Stored records:

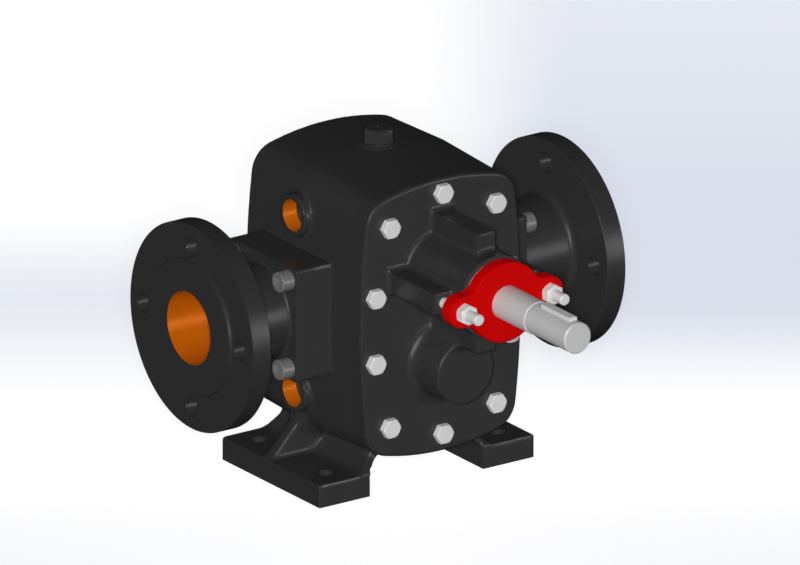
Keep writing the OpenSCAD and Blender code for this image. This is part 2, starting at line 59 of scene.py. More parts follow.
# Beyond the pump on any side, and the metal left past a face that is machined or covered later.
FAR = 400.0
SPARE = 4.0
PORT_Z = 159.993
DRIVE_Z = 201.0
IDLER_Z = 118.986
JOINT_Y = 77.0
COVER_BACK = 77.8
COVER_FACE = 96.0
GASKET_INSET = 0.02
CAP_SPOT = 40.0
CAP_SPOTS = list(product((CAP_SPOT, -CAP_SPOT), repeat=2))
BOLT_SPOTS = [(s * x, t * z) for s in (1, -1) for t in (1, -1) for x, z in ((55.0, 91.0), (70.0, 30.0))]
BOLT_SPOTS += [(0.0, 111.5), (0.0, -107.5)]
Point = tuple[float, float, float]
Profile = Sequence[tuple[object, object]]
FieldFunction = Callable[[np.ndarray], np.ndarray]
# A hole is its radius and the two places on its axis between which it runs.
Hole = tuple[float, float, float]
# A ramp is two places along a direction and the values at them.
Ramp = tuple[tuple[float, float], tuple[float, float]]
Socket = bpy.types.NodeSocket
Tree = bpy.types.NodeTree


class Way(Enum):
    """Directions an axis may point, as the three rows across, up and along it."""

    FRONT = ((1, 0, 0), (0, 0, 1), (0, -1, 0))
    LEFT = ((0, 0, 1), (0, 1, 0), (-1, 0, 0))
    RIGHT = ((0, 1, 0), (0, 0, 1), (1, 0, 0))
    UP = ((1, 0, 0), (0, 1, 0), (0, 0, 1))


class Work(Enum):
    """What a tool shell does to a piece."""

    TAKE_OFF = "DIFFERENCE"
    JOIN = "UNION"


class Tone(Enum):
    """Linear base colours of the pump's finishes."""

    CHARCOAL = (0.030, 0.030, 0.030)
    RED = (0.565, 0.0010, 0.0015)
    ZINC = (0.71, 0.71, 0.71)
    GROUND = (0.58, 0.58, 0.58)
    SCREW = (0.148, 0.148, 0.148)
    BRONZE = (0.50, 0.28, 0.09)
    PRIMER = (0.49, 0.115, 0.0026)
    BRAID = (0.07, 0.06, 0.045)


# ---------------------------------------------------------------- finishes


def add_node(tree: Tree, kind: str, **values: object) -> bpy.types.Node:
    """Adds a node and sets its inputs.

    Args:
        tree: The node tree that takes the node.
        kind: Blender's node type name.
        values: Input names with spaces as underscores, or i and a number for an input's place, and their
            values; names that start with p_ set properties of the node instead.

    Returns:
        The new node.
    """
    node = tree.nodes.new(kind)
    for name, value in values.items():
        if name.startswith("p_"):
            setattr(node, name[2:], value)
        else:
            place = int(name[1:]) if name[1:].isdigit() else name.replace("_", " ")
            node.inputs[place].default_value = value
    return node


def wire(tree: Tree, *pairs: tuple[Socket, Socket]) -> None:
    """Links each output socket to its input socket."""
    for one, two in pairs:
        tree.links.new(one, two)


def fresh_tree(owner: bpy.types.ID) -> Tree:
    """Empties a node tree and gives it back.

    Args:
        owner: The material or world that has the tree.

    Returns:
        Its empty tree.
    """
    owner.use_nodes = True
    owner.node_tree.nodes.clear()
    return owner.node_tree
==
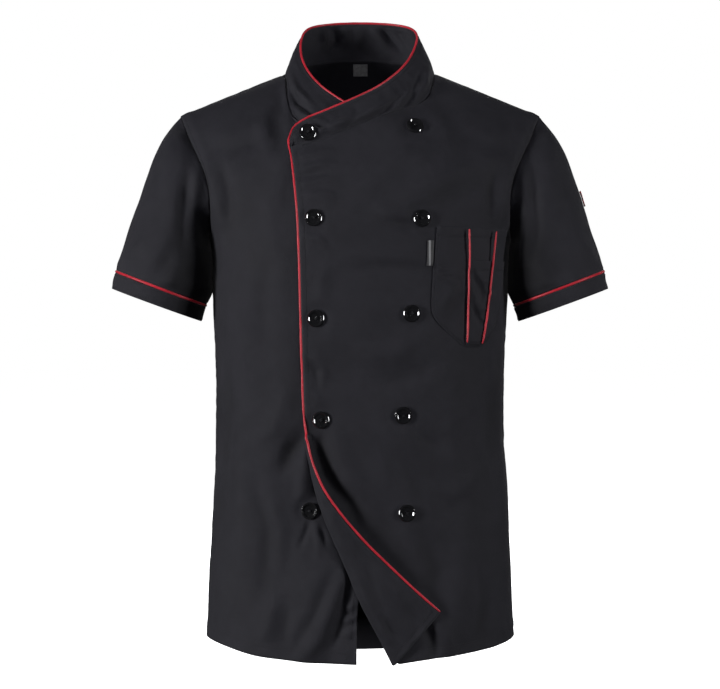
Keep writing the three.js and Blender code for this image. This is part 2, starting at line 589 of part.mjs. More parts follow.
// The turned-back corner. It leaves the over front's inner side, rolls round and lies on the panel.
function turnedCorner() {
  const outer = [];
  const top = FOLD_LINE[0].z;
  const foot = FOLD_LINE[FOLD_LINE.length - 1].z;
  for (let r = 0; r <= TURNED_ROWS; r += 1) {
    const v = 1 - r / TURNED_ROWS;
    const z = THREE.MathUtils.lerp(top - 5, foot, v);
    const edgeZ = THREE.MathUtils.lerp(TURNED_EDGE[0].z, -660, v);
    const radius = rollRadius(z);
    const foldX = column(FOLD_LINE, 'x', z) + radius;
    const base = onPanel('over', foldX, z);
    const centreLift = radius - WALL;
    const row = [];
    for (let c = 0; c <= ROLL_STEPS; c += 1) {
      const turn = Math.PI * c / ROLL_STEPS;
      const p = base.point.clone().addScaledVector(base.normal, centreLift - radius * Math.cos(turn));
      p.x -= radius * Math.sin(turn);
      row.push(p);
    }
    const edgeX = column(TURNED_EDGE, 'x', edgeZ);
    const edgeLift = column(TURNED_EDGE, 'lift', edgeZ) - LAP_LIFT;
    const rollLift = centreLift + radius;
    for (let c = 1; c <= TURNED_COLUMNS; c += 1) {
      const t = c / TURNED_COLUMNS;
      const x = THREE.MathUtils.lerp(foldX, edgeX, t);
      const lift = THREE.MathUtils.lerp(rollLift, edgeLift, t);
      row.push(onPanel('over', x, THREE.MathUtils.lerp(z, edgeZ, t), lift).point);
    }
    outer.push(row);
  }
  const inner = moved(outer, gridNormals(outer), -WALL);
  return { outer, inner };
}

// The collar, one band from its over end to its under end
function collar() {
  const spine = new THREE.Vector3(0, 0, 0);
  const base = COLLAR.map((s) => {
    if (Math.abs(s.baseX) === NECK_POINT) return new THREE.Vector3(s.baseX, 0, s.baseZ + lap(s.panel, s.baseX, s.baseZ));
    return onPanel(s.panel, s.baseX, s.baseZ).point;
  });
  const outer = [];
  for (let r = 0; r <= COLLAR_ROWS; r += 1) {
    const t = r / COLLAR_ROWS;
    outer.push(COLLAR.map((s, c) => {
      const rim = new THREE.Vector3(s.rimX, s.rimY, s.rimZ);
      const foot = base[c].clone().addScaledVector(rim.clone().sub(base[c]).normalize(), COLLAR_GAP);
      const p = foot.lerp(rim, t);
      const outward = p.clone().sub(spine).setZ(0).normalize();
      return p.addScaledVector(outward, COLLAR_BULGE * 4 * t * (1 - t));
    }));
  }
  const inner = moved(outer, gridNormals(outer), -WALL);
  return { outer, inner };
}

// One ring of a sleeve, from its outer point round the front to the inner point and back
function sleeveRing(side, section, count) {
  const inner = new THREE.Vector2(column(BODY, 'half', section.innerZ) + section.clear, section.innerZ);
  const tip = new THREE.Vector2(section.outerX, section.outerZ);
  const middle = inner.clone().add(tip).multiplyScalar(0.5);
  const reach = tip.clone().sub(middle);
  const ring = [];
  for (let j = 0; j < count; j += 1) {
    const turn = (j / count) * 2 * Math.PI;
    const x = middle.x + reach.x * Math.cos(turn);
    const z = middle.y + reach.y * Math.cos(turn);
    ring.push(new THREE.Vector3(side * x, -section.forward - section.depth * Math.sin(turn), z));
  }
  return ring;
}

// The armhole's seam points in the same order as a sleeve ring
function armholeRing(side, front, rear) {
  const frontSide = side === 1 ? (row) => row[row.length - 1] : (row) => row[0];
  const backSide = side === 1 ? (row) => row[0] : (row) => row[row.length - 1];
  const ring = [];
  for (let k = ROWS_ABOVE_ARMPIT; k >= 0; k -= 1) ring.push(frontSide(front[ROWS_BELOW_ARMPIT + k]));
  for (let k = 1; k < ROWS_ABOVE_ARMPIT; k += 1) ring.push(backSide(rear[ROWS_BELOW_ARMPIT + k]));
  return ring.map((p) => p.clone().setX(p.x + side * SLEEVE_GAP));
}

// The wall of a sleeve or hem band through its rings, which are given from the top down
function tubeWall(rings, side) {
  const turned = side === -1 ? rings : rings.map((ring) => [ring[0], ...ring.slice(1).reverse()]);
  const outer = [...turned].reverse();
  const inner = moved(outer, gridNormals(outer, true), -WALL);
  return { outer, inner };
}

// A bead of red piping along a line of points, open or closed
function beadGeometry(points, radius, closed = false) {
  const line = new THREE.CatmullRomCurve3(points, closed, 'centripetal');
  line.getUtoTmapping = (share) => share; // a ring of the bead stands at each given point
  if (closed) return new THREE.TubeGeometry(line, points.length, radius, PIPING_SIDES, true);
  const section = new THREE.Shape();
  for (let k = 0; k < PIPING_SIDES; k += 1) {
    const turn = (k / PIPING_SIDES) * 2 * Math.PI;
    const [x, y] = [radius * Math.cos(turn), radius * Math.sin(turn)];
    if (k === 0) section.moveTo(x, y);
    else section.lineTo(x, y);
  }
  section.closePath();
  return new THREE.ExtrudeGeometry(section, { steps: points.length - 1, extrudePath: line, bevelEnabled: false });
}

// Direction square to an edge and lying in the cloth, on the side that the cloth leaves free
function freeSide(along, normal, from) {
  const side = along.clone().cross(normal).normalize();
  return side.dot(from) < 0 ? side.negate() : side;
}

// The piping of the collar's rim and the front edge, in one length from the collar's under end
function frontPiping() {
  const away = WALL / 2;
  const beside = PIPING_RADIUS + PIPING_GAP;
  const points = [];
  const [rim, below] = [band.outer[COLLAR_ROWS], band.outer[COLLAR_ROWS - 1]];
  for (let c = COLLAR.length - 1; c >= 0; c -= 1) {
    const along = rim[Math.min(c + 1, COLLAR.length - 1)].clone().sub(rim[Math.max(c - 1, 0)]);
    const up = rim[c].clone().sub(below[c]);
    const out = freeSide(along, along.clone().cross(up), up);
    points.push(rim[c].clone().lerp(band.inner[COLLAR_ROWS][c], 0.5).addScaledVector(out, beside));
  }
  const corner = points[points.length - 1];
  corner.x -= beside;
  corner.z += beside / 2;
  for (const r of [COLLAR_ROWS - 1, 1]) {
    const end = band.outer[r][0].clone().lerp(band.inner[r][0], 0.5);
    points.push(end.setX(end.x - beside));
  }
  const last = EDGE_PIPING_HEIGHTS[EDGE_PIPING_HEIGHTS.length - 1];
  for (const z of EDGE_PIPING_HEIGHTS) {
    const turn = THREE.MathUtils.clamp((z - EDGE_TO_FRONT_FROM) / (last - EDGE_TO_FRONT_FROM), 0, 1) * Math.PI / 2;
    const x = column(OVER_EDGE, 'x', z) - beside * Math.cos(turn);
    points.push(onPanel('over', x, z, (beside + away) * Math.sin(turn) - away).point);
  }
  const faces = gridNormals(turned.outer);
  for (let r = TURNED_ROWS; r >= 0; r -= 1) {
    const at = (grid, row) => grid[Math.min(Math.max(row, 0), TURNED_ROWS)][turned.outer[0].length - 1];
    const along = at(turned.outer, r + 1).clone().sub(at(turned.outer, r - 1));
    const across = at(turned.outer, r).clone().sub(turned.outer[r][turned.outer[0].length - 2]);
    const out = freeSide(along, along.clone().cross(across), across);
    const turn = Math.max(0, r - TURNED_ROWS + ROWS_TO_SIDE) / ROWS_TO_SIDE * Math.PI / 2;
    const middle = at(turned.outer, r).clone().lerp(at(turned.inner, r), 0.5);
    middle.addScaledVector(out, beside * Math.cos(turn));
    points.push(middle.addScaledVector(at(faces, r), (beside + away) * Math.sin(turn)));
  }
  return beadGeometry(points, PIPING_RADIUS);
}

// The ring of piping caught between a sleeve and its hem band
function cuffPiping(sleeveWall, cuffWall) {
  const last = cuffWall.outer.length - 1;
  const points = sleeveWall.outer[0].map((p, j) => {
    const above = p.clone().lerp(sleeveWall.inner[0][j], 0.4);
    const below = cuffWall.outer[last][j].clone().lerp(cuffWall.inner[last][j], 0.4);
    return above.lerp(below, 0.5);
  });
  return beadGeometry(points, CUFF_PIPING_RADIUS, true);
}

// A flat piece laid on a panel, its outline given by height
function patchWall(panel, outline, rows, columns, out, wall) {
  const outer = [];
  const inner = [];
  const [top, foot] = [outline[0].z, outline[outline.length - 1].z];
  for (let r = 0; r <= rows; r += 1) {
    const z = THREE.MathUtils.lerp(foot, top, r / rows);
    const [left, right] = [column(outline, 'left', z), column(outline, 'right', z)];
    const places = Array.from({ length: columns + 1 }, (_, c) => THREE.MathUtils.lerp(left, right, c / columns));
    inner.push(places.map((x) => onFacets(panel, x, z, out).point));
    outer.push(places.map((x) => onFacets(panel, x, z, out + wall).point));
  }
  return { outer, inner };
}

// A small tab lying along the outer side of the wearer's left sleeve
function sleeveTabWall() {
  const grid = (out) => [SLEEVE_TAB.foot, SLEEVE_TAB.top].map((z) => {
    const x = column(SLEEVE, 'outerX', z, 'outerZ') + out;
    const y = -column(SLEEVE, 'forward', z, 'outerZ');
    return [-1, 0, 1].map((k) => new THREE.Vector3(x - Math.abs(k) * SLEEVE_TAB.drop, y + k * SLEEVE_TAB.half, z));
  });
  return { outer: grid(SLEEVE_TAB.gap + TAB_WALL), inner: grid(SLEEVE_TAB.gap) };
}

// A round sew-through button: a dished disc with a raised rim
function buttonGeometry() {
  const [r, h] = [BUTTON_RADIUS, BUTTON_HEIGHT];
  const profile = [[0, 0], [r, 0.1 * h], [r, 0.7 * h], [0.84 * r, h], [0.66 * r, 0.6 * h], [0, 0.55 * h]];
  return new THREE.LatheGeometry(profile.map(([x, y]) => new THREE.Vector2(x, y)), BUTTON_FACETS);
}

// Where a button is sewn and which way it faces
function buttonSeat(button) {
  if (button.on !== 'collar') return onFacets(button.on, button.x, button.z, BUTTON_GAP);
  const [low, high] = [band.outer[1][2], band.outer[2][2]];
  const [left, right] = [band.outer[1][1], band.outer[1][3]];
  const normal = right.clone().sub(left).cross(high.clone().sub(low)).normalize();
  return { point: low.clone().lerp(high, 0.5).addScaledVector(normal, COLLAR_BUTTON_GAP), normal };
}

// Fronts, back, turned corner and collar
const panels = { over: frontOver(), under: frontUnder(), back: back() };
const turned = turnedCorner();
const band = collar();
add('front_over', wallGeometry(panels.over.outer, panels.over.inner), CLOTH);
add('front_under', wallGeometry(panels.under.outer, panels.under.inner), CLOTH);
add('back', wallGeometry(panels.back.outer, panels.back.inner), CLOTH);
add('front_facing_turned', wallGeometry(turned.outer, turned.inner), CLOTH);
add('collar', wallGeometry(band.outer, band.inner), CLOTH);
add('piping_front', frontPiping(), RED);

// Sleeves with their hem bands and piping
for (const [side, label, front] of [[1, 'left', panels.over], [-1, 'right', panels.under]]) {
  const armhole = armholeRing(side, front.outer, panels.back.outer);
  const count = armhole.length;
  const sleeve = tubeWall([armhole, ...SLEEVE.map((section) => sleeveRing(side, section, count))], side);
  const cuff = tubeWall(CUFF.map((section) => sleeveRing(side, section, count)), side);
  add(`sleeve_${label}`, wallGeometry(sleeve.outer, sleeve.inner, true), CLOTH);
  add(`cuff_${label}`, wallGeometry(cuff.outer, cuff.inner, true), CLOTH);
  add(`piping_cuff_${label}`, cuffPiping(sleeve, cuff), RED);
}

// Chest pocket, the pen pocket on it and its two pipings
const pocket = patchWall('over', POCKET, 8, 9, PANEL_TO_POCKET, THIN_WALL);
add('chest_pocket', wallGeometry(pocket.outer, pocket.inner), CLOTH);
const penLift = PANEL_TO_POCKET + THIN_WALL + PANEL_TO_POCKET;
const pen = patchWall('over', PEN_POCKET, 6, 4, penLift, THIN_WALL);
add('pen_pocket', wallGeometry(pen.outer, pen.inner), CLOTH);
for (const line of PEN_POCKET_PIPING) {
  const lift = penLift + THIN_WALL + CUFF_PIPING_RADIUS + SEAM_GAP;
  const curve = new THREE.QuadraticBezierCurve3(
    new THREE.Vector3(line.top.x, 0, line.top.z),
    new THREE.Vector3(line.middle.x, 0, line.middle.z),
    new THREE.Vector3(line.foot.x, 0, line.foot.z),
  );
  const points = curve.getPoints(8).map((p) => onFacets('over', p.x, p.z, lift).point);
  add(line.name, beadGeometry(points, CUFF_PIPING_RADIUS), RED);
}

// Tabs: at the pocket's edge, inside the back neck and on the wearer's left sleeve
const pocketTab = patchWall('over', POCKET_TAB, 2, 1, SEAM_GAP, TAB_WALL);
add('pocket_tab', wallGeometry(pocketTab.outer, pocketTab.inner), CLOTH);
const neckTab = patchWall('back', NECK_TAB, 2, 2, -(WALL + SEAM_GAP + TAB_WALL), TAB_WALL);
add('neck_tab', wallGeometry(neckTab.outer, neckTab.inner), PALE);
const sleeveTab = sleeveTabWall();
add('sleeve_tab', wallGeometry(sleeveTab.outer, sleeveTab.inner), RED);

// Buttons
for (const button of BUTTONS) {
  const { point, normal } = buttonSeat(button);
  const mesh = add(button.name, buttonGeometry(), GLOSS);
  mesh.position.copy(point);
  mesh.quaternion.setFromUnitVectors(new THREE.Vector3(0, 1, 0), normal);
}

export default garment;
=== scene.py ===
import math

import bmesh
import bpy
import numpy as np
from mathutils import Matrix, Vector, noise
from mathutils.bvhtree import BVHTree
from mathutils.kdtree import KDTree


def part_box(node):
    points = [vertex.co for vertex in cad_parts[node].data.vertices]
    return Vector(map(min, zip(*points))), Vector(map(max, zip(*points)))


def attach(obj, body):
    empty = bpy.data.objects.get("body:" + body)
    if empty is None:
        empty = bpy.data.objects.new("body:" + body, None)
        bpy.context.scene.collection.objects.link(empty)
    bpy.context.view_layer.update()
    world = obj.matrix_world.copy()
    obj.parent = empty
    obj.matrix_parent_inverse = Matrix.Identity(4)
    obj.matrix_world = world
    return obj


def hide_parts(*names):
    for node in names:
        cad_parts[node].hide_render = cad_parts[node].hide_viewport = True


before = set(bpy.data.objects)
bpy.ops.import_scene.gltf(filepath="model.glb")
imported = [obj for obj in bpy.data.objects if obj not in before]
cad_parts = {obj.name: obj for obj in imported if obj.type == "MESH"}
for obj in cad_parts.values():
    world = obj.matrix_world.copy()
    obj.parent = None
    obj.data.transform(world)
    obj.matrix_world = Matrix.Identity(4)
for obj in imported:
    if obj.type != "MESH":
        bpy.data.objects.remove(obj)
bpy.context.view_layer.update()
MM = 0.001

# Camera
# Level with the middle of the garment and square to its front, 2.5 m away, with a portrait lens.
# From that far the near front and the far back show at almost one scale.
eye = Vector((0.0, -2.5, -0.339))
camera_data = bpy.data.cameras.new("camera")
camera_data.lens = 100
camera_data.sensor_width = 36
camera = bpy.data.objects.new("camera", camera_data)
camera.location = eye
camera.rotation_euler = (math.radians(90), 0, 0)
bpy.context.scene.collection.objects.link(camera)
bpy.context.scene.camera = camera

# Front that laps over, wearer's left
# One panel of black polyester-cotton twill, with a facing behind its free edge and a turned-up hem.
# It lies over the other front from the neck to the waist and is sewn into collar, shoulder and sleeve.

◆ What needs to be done
Between the line containing "on the wearer's left sleeve" and the line containing "obj.matrix_world = world" lies the part to return. Return it exactly, counting both of those lines.

◆ Complete response
// Tabs: at the pocket's edge, inside the back neck and on the wearer's left sleeve
const pocketTab = patchWall('over', POCKET_TAB, 2, 1, SEAM_GAP, TAB_WALL);
add('pocket_tab', wallGeometry(pocketTab.outer, pocketTab.inner), CLOTH);
const neckTab = patchWall('back', NECK_TAB, 2, 2, -(WALL + SEAM_GAP + TAB_WALL), TAB_WALL);
add('neck_tab', wallGeometry(neckTab.outer, neckTab.inner), PALE);
const sleeveTab = sleeveTabWall();
add('sleeve_tab', wallGeometry(sleeveTab.outer, sleeveTab.inner), RED);

// Buttons
for (const button of BUTTONS) {
  const { point, normal } = buttonSeat(button);
  const mesh = add(button.name, buttonGeometry(), GLOSS);
  mesh.position.copy(point);
  mesh.quaternion.setFromUnitVectors(new THREE.Vector3(0, 1, 0), normal);
}

export default garment;
=== scene.py ===
import math

import bmesh
import bpy
import numpy as np
from mathutils import Matrix, Vector, noise
from mathutils.bvhtree import BVHTree
from mathutils.kdtree import KDTree


def part_box(node):
    points = [vertex.co for vertex in cad_parts[node].data.vertices]
    return Vector(map(min, zip(*points))), Vector(map(max, zip(*points)))


def attach(obj, body):
    empty = bpy.data.objects.get("body:" + body)
    if empty is None:
        empty = bpy.data.objects.new("body:" + body, None)
        bpy.context.scene.collection.objects.link(empty)
    bpy.context.view_layer.update()
    world = obj.matrix_world.copy()
    obj.parent = empty
    obj.matrix_parent_inverse = Matrix.Identity(4)
    obj.matrix_world = world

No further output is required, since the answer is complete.